The Constitution provides for the right of association; however, the 1992 Emergency Law and government practice severely restrict it. The Interior Ministry must approve all political parties before they may be established (see Section 3). In January 2000, the Government refused to approve the Wafa Party on the grounds that many of its members had belonged to the outlawed FIS. The Government closed the Party's offices in November 2000. The Front Democratique, which is headed by former Prime Minister Sid Ahmed Ghozali, applied for registration in May 2000, but received no response within the time period specified by law for governmental decision on such cases (see Section 3). On March 29, the Interior Minister stated that the information in the party's application was too vague and that the Ministry was in the process of gathering the information it needed to make a decision. The Front Democratique had not been licensed by year's end. The Interior Ministry licenses all nongovernmental associations and regards all associations as illegal unless they have licenses. It may deny a license to, or dissolve, any group regarded as a threat to the Government's authority, or to the security or public order of the State. After the Government suspended the parliamentary election in 1992, it banned the FIS as a political party, and the social and charitable groups associated with it. Membership in the FIS remains illegal, although at least one former FIS leader announced publicly that he intended to form a cultural youth group.

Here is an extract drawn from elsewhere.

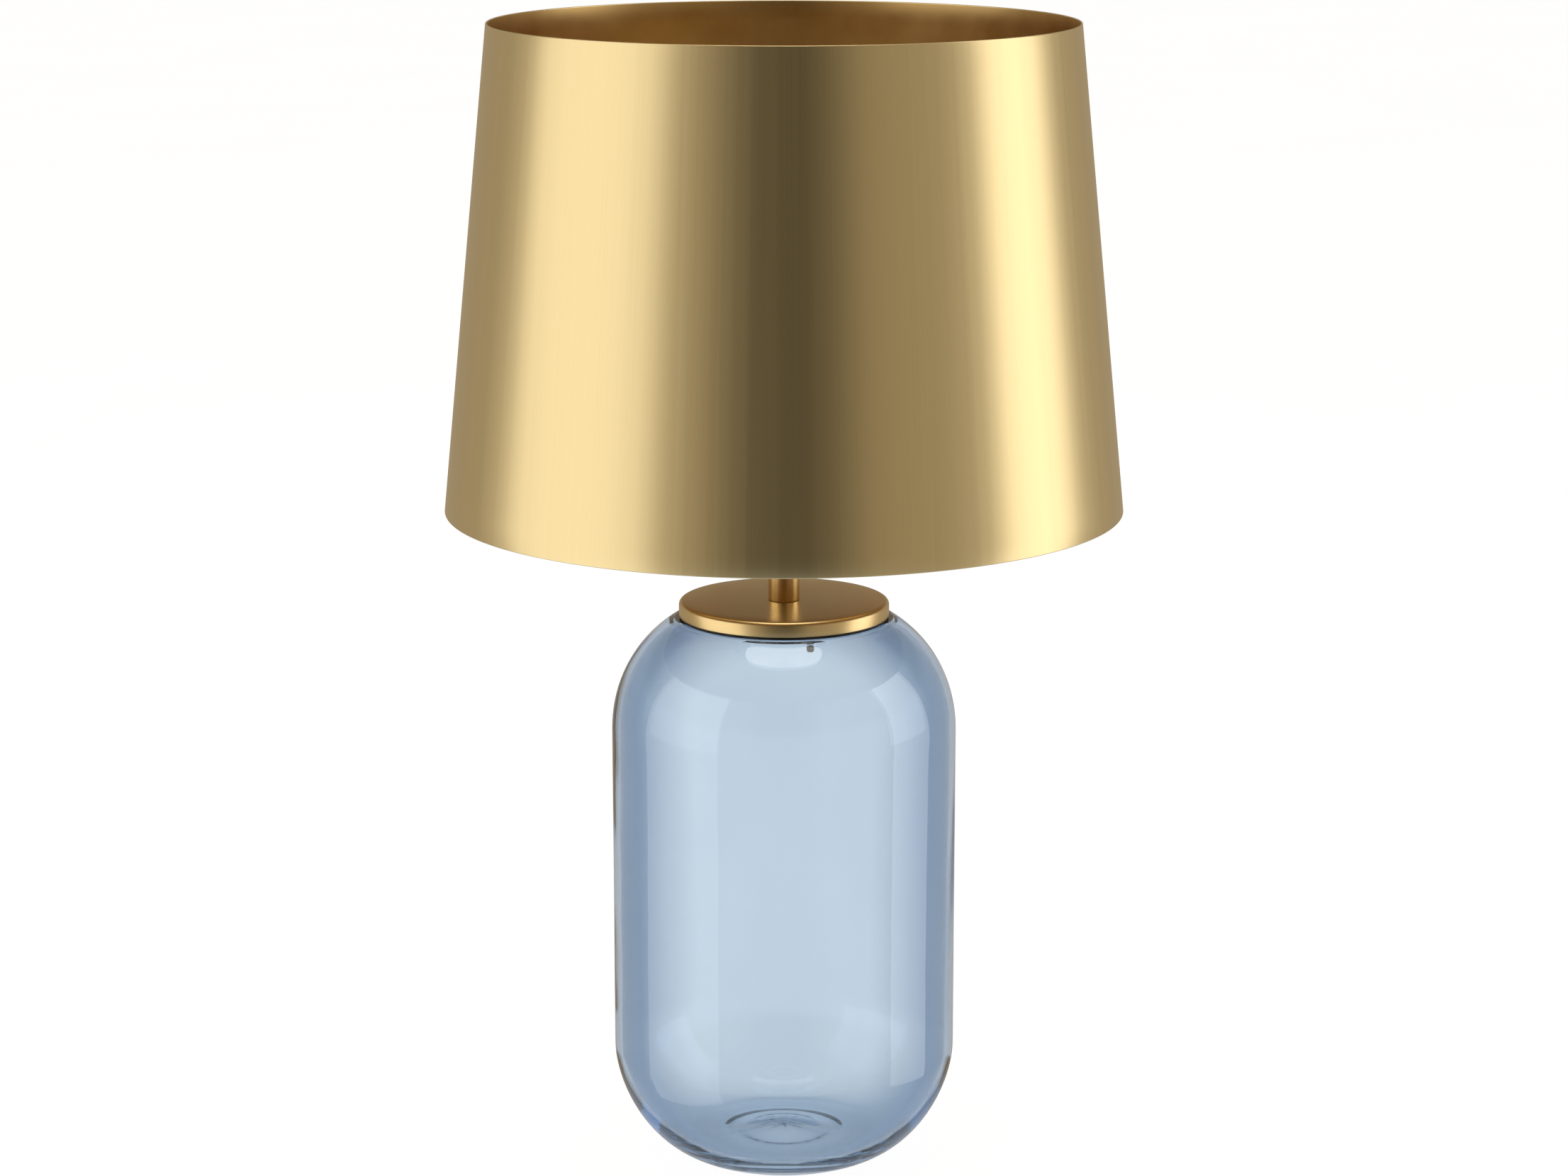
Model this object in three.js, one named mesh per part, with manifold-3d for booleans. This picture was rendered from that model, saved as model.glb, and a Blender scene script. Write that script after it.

Domestic NGO's must be licensed by the Government and are prohibited from receiving funding from abroad. Some unlicensed groups operate openly.
c. Freedom of Religion
The Constitution declares Islam to be the state religion but prohibits discrimination based on religious belief and the Government generally respects this right in practice; however, there are some restrictions. Islam is the only legal religion, and the law limits the practice of other faiths; however, the Government follows a de facto policy of tolerance by not inquiring into the religious practices of individuals.
The law prohibits public assembly for purposes of practicing a faith other than Islam. However, Roman Catholic churches in the country, including a cathedral in Algiers (the seat of the Archbishop), conduct services without government interference. There are only a few smaller churches and other places of worship; non-Muslims usually congregate in private homes for religious services.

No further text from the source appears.